Valley Industry & Commerce Association
OPPOSITION:
Greater California Livery Association
San Francisco Taxi Workers Alliance
ARGUMENTS IN SUPPORT: The author's office states: "currently,
laws governing charter party services such as TNC's prevent them
from charging passengers individual fares for split rides. This
statute was written in 1961 with the intent to protect consumers
from being forced to share limousine and taxi services with
other individuals. It has not been updated since 1994, before
the advent of the technology utilized by TNC's, which can now
allow consumers to choose whether they want to share a ride for
a reduced cost.
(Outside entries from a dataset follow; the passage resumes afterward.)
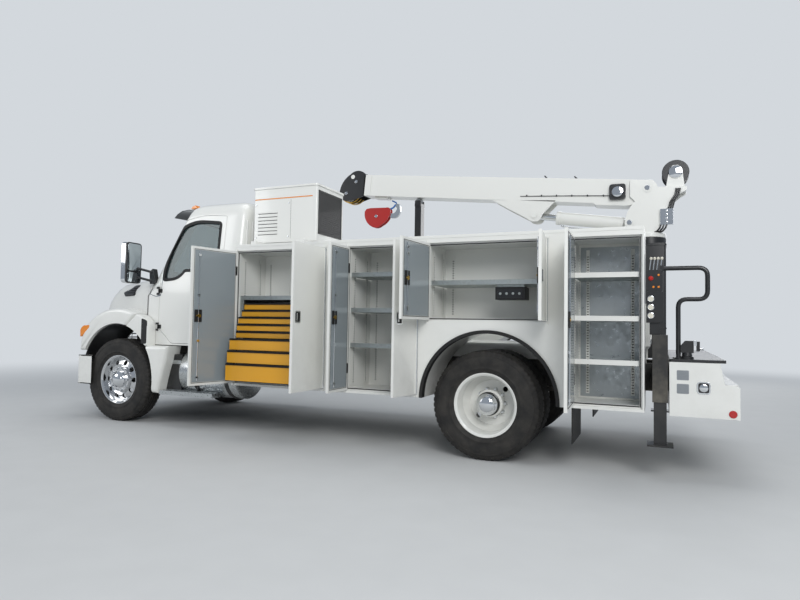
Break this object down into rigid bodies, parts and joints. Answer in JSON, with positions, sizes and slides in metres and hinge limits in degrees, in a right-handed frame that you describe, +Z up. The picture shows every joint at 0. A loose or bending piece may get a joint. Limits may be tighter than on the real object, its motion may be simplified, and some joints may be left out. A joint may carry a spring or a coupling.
{
  "type": "service crane truck",
  "caption": "White medium service truck with a telescopic crane, open tool bays, drawers, a compressor and a rear work bench",
  "frame": {"origin": "on the floor, on the truck's centreline, below the middle of the rear axle", "axes": "X forward, Y to the driver's side (left), Z up"},
  "size_m": [7.592, 3.1337, 3.4076],
  "materials": {
    "painted_frame": "satin black chassis paint",
    "tyre_rubber": "worn black tyre rubber",
    "polished_aluminium": "polished forged aluminium",
    "white_paint": "gloss white paint",
    "door_paint": "satin grey-blue inner panel with white outer skin",
    "galvanised_steel": "galvanised sheet",
    "drawer_paint": "yellow powder coat with black frame",
    "black_rubber": "black moulded rubber",
    "black_paint": "black paint",
    "chrome_steel": "hard chrome",
    "red_paint": "red paint",
    "window_glass": "clear tinted window glass",
    "cab_plastic": "grained dark grey plastic",
    "step_aluminium": "mill finish aluminium"
  },
  "bodies": {
    "truck": {"frame": "painted_frame", "driveline": "painted_frame", "front_axle": "painted_frame", "cab": "white_paint", "cab_glass": "window_glass", "cab_interior": "cab_plastic", "mirrors": "chrome_steel", "steps": "step_aluminium", "bumpers": "white_paint", "pack_left": "white_paint", "pack_right": "white_paint", "shelves": "galvanised_steel", "bed": "white_paint", "flares": "black_rubber", "compressor": "white_paint", "mast": "black_paint"},
    "rear_wheel_left": {"rear_wheels_left": "white_paint", "rear_tyres_left": "tyre_rubber"},
    "knuckle_left_body": {"knuckle_left": "painted_frame"},
    "front_wheel_left_body": {"front_wheel_left": "polished_aluminium", "front_tyre_left": "tyre_rubber"},
    "rear_wheel_right": {"rear_wheels_right": "white_paint", "rear_tyres_right": "tyre_rubber"},
    "knuckle_right_body": {"knuckle_right": "painted_frame"},
    "front_wheel_right_body": {"front_wheel_right": "polished_aluminium", "front_tyre_right": "tyre_rubber"},
    "hood_body": {"hood": "white_paint"},
    "cab_door_left_body": {"cab_door_left": "white_paint"},
    "cab_door_right_body": {"cab_door_right": "white_paint"},
    "body_door_left_1": {"door_left_1": "door_paint"},
    "body_door_left_2": {"door_left_2": "door_paint"},
    "body_door_left_3": {"door_left_3": "door_paint"},
    "body_door_left_4": {"door_left_4": "door_paint"},
    "body_door_left_5": {"door_left_5": "door_paint"},
    "body_door_left_6": {"door_left_6": "door_paint"},
    "body_door_left_7": {"door_left_7": "door_paint"},
    "body_door_right_1": {"door_right_1": "door_paint"},
    "body_door_right_2": {"door_right_2": "door_paint"},
    "body_door_right_3": {"door_right_3": "door_paint"},
    "body_door_right_4": {"door_right_4": "door_paint"},
    "body_door_right_5": {"door_right_5": "door_paint"},
    "body_door_right_6": {"door_right_6": "door_paint"},
    "drawer_1_body": {"drawer_1": "drawer_paint"},
    "drawer_2_body": {"drawer_2": "drawer_paint"},
    "drawer_3_body": {"drawer_3": "drawer_paint"},
    "drawer_4_body": {"drawer_4": "drawer_paint"},
    "drawer_5_body": {"drawer_5": "drawer_paint"},
    "drawer_6_body": {"drawer_6": "drawer_paint"},
    "drawer_7_body": {"drawer_7": "drawer_paint"},
    "drawer_8_body": {"drawer_8": "drawer_paint"},
    "tailgate_body": {"tailgate": "white_paint"},
    "outrigger_left_body": {"outrigger_left": "white_paint"},
    "outrigger_right_body": {"outrigger_right": "white_paint"},
    "turret_body": {"turret": "white_paint"},
    "boom_body": {"boom": "white_paint", "hook_block": "red_paint"},
    "extension_body": {"boom_extension": "black_paint"},
    "cylinder_body": {"lift_cylinder": "white_paint"},
    "rod_body": {"lift_rod": "chrome_steel"}
  },
  "joints": [
    {"name": "rear_wheel_left_spin", "type": "hinge", "parent": "truck", "child": "rear_wheel_left", "pos_m": [0, 0.88, 0.512], "axis": [0, 1, 0], "continuous": true},
    {"name": "steer_left", "type": "hinge", "parent": "truck", "child": "knuckle_left_body", "pos_m": [4.71, 0.85, 0.512], "axis": [0, 0, 1], "range_deg": [-35, 35]},
    {"name": "front_wheel_left_spin", "type": "hinge", "parent": "knuckle_left_body", "child": "front_wheel_left_body", "pos_m": [4.71, 1.01, 0.512], "axis": [0, 1, 0], "continuous": true},
    {"name": "rear_wheel_right_spin", "type": "hinge", "parent": "truck", "child": "rear_wheel_right", "pos_m": [0, -0.88, 0.512], "axis": [0, 1, 0], "continuous": true},
    {"name": "steer_right", "type": "hinge", "parent": "truck", "child": "knuckle_right_body", "pos_m": [4.71, -0.85, 0.512], "axis": [0, 0, 1], "range_deg": [-35, 35]},
    {"name": "front_wheel_right_spin", "type": "hinge", "parent": "knuckle_right_body", "child": "front_wheel_right_body", "pos_m": [4.71, -1.01, 0.512], "axis": [0, 1, 0], "continuous": true},
    {"name": "hood_tilt", "type": "hinge", "parent": "truck", "child": "hood_body", "pos_m": [5.475, 0, 0.825], "axis": [0, 1, 0], "range_deg": [0, 65]},
    {"name": "cab_door_left_hinge", "type": "hinge", "parent": "truck", "child": "cab_door_left_body", "pos_m": [4.1525, 1.059, 1.4], "axis": [0, 0, -1], "range_deg": [0, 65]},
    {"name": "cab_door_right_hinge", "type": "hinge", "parent": "truck", "child": "cab_door_right_body", "pos_m": [4.1525, -1.059, 1.4], "axis": [0, 0, 1], "range_deg": [0, 65]},
    {"name": "door_left_1_hinge", "type": "hinge", "parent": "truck", "child": "body_door_left_1", "pos_m": [2.859, 1.2263, 1.33], "axis": [0, 0, -1], "range_deg": [-104, 4]},
    {"name": "door_left_2_hinge", "type": "hinge", "parent": "truck", "child": "body_door_left_2", "pos_m": [1.701, 1.2263, 1.33], "axis": [0, 0, 1], "range_deg": [-90, 3.46]},
    {"name": "door_left_3_hinge", "type": "hinge", "parent": "truck", "child": "body_door_left_3", "pos_m": [1.449, 1.2263, 1.33], "axis": [0, 0, -1], "range_deg": [-90, 8]},
    {"name": "door_left_4_hinge", "type": "hinge", "parent": "truck", "child": "body_door_left_4", "pos_m": [0.661, 1.2263, 1.33], "axis": [0, 0, 1], "range_deg": [-80, 12]},
    {"name": "door_left_5_hinge", "type": "hinge", "parent": "truck", "child": "body_door_left_5", "pos_m": [0.569, 1.2263, 1.33], "axis": [0, 0, -1], "range_deg": [-95, 2]},
    {"name": "door_left_6_hinge", "type": "hinge", "parent": "truck", "child": "body_door_left_6", "pos_m": [-0.579, 1.2263, 1.33], "axis": [0, 0, 1], "range_deg": [-96, 2]},
    {"name": "door_left_7_hinge", "type": "hinge", "parent": "truck", "child": "body_door_left_7", "pos_m": [-0.781, 1.2263, 1.33], "axis": [0, 0, -1], "range_deg": [-88, 6]},
    {"name": "door_right_1_hinge", "type": "hinge", "parent": "truck", "child": "body_door_right_1", "pos_m": [2.859, -1.2263, 1.33], "axis": [0, 0, 1], "range_deg": [0, 108]},
    {"name": "door_right_2_hinge", "type": "hinge", "parent": "truck", "child": "body_door_right_2", "pos_m": [1.701, -1.2263, 1.33], "axis": [0, 0, -1], "range_deg": [0, 98]},
    {"name": "door_right_3_hinge", "type": "hinge", "parent": "truck", "child": "body_door_right_3", "pos_m": [1.449, -1.2263, 1.33], "axis": [0, 0, 1], "range_deg": [0, 98]},
    {"name": "door_right_4_hinge", "type": "hinge", "parent": "truck", "child": "body_door_right_4", "pos_m": [0.661, -1.2263, 1.33], "axis": [0, 0, -1], "range_deg": [0, 92]},
    {"name": "door_right_5_hinge", "type": "hinge", "parent": "truck", "child": "body_door_right_5", "pos_m": [0.569, -1.2263, 1.33], "axis": [0, 0, 1], "range_deg": [0, 97]},
    {"name": "door_right_6_hinge", "type": "hinge", "parent": "truck", "child": "body_door_right_6", "pos_m": [-0.579, -1.2263, 1.33], "axis": [0, 0, -1], "range_deg": [0, 98]},
    {"name": "drawer_1_slide", "type": "slide", "parent": "truck", "child": "drawer_1_body", "axis": [0, 1, 0], "range_m": [-0.108, 0.0061]},
    {"name": "drawer_2_slide", "type": "slide", "parent": "truck", "child": "drawer_2_body", "axis": [0, 1, 0], "range_m": [-0.15, 0.0077]},
    {"name": "drawer_3_slide", "type": "slide", "parent": "truck", "child": "drawer_3_body", "axis": [0, 1, 0], "range_m": [-0.209, 0.01]},
    {"name": "drawer_4_slide", "type": "slide", "parent": "truck", "child": "drawer_4_body", "axis": [0, 1, 0], "range_m": [-0.228, 0.0107]},
    {"name": "drawer_5_slide", "type": "slide", "parent": "truck", "child": "drawer_5_body", "axis": [0, 1, 0], "range_m": [-0.241, 0.0112]},
    {"name": "drawer_6_slide", "type": "slide", "parent": "truck", "child": "drawer_6_body", "axis": [0, 1, 0], "range_m": [-0.347, 0.0153]},
    {"name": "drawer_7_slide", "type": "slide", "parent": "truck", "child": "drawer_7_body", "axis": [0, 1, 0], "range_m": [-0.382, 0.0166]},
    {"name": "drawer_8_slide", "type": "slide", "parent": "truck", "child": "drawer_8_body", "axis": [0, 1, 0], "range_m": [-0.402, 0.0174]},
    {"name": "tailgate_drop", "type": "hinge", "parent": "truck", "child": "tailgate_body", "pos_m": [-1.398, 0, 1.07], "axis": [0, -1, 0], "range_deg": [0, 90]},
    {"name": "outrigger_left_drop", "type": "slide", "parent": "truck", "child": "outrigger_left_body", "axis": [0, 0, -1], "range_m": [0, 0.26]},
    {"name": "outrigger_right_drop", "type": "slide", "parent": "truck", "child": "outrigger_right_body", "axis": [0, 0, -1], "range_m": [0, 0.26]},
    {"name": "crane_slew", "type": "hinge", "parent": "truck", "child": "turret_body", "pos_m": [-1.385, -0.85, 2.3], "axis": [0, 0, 1], "range_deg": [-180, 180]},
    {"name": "boom_lift", "type": "hinge", "parent": "turret_body", "child": "boom_body", "pos_m": [-1.37, -0.85, 2.86], "axis": [0, -1, 0], "range_deg": [0, 72]},
    {"name": "boom_extend", "type": "slide", "parent": "boom_body", "child": "extension_body", "axis": [0.9951, 0, 0.0993], "range_m": [0, 1.9]},
    {"name": "lift_cylinder_pivot", "type": "hinge", "parent": "turret_body", "child": "cylinder_body", "pos_m": [-1.18, -0.85, 2.47], "axis": [0, -1, 0], "range_deg": [0, 68.5]},
    {"name": "lift_rod_slide", "type": "slide", "parent": "cylinder_body", "child": "rod_body", "axis": [0.9896, 0, 0.1439], "range_m": [0, 0.515]}
  ],
  "couplings": [
    {"joint": "steer_right", "follows": "steer_left", "ratio": 1},
    {"joint": "door_left_2_hinge", "follows": "door_left_1_hinge", "ratio": 0.86538},
    {"joint": "drawer_1_slide", "follows": "door_left_1_hinge", "m_per_rad": 0.058398},
    {"joint": "drawer_2_slide", "follows": "door_left_1_hinge", "m_per_rad": 0.081536},
    {"joint": "drawer_3_slide", "follows": "door_left_1_hinge", "m_per_rad": 0.11404},
    {"joint": "drawer_4_slide", "follows": "door_left_1_hinge", "m_per_rad": 0.12451},
    {"joint": "drawer_5_slide", "follows": "door_left_1_hinge", "m_per_rad": 0.13167},
    {"joint": "drawer_6_slide", "follows": "door_left_1_hinge", "m_per_rad": 0.19007},
    {"joint": "drawer_7_slide", "follows": "door_left_1_hinge", "m_per_rad": 0.20935},
    {"joint": "drawer_8_slide", "follows": "door_left_1_hinge", "m_per_rad": 0.22037},
    {"joint": "lift_cylinder_pivot", "follows": "boom_lift", "ratio": 0.944},
    {"joint": "lift_rod_slide", "follows": "boom_lift", "m_per_rad": 0.405}
  ]
}
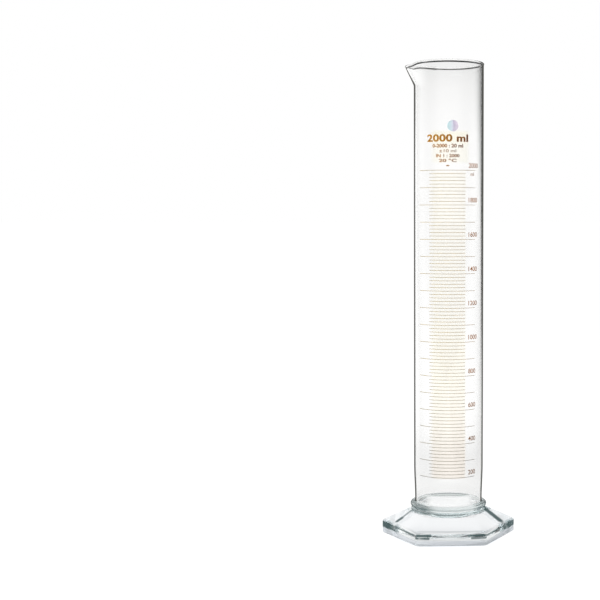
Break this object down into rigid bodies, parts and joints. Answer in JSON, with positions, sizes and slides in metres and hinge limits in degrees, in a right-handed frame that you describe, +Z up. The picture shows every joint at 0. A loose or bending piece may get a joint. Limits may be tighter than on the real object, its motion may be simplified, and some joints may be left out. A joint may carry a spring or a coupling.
{
  "type": "graduated measuring cylinder",
  "caption": "Tall clear glass measuring cylinder with a pouring spout, a fired brown volume scale and a fused six-sided glass foot.",
  "frame": {"origin": "centre of the foot's underside, on the bench", "axes": "+Z up along the tube; -Y faces the scale and a flat of the foot; -X points to the pouring spout and a corner of the foot"},
  "size_m": [0.161, 0.1416, 0.5694],
  "materials": {
    "tube_glass": "clear drawn borosilicate glass, polished",
    "collar_glass": "clear flame-worked glass, faint grey-green in the thick bead",
    "foot_glass": "clear pressed glass, faint grey-blue, slightly wavy",
    "scale_print": "fired stain, amber to dark red-brown, thin and matt",
    "spot_print": "pale lilac-blue round spot with a slight sheen"
  },
  "bodies": {
    "root": {"glass_tube": "tube_glass", "weld_collar": "collar_glass", "hexagonal_foot": "foot_glass", "graduation_0200": "scale_print", "graduation_0300": "scale_print", "graduation_0400": "scale_print", "graduation_0500": "scale_print", "graduation_0600": "scale_print", "graduation_0700": "scale_print", "graduation_0800": "scale_print", "graduation_0900": "scale_print", "graduation_1000": "scale_print", "graduation_1100": "scale_print", "graduation_1200": "scale_print", "graduation_1300": "scale_print", "graduation_1400": "scale_print", "graduation_1500": "scale_print", "graduation_1600": "scale_print", "graduation_1700": "scale_print", "graduation_1800": "scale_print", "graduation_1900": "scale_print", "graduation_2000": "scale_print", "round_mark": "spot_print"}
  },
  "joints": []
}
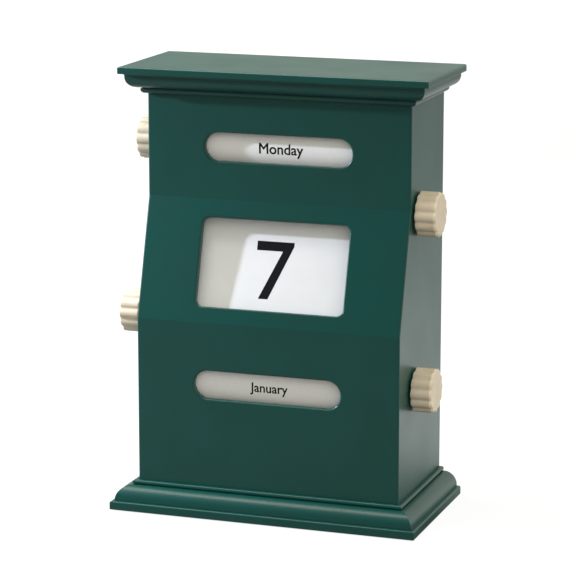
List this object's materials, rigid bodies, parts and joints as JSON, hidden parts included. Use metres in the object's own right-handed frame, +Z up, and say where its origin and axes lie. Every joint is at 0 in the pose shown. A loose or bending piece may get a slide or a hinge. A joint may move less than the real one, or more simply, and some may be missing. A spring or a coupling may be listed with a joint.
{
  "type": "perpetual desk calendar",
  "caption": "Perpetual desk calendar: pillar housing with cornice and plinth, slots for weekday and month rollers, a sloped date window with a wound tape, and fluted side knobs.",
  "frame": {"origin": "centre of the footprint on the surface that the feet stand on", "axes": "+X to the right seen from the front, +Y to the rear, +Z up"},
  "size_m": [0.1434, 0.0762, 0.2],
  "materials": {
    "green_plastic": "deep green ABS, fine moulded satin texture",
    "cream_plastic": "cream ABS, satin",
    "white_plastic": "white polystyrene, satin",
    "label_paper": "coated label paper",
    "tape_film": "matt white film",
    "axle_steel": "drawn steel rod",
    "screw_steel": "zinc-plated steel",
    "washer_nylon": "natural nylon",
    "foot_rubber": "black rubber"
  },
  "bodies": {
    "root": {"front_housing": "green_plastic", "cornice_cap": "green_plastic", "base_plinth": "green_plastic", "rear_cover": "green_plastic", "date_tape": "tape_film", "friction_washers": "washer_nylon", "cover_screws": "screw_steel", "base_screws": "screw_steel", "cap_screws": "screw_steel", "rubber_feet": "foot_rubber"},
    "weekday": {"weekday_knob": "cream_plastic", "weekday_axle": "axle_steel", "weekday_roller": "white_plastic", "weekday_end_caps": "white_plastic", "weekday_label": "label_paper"},
    "date_upper": {"date_upper_knob": "cream_plastic", "date_upper_axle": "axle_steel", "date_upper_spool": "white_plastic", "date_upper_winding": "tape_film"},
    "date_lower": {"date_lower_knob": "cream_plastic", "date_lower_axle": "axle_steel", "date_lower_spool": "white_plastic", "date_lower_winding": "tape_film"},
    "month": {"month_knob": "cream_plastic", "month_axle": "axle_steel", "month_roller": "white_plastic", "month_end_caps": "white_plastic", "month_label": "label_paper"}
  },
  "joints": [
    {"name": "weekday_turn", "type": "hinge", "parent": "root", "child": "weekday", "pos_m": [0, 0.007, 0.1649], "axis": [1, 0, 0], "continuous": true},
    {"name": "month_turn", "type": "hinge", "parent": "root", "child": "month", "pos_m": [0, -0.0042, 0.0597], "axis": [1, 0, 0], "continuous": true},
    {"name": "date_upper_turn", "type": "hinge", "parent": "root", "child": "date_upper", "pos_m": [0, -0.0005, 0.13839], "axis": [1, 0, 0], "range_deg": [-9600, 2400]},
    {"name": "date_lower_turn", "type": "hinge", "parent": "root", "child": "date_lower", "pos_m": [0, -0.0148, 0.0887], "axis": [1, 0, 0], "range_deg": [-9600, 2400]}
  ],
  "couplings": [
    {"joint": "date_lower_turn", "follows": "date_upper_turn", "ratio": 1}
  ]
}
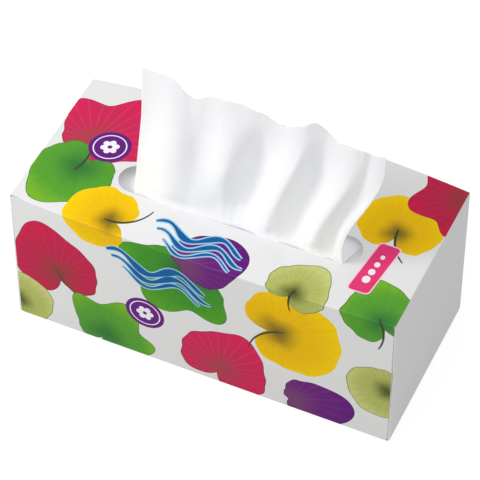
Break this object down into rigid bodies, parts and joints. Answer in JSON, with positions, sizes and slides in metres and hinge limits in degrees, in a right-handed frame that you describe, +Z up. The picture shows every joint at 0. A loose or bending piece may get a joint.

With the advancement of the sharing economy,
this outdated statute needs to be updated in order to allow
flexibility for opt-in carpooling services that TNCs want to
provide and consumers want to utilize."
ARGUMENTS IN OPPOSITION: The San Francisco Taxi Workers
Alliance (SFTWA) AFL-CIO opposes this bill stating that "AB 1360
allows TNCs to encroach upon public transit, school buses, taxis
and other forms of transit that serve the public as a whole. It
would extend and perpetuate TNCs failure to provide adequate
service to the disabled community. Fare-splitting is currently
illegal in California, but Uber and Lyft show no concern about
that. Passage of AB 1360 would once more sanction and reward
their unlawful behavior, and encourage more of the same."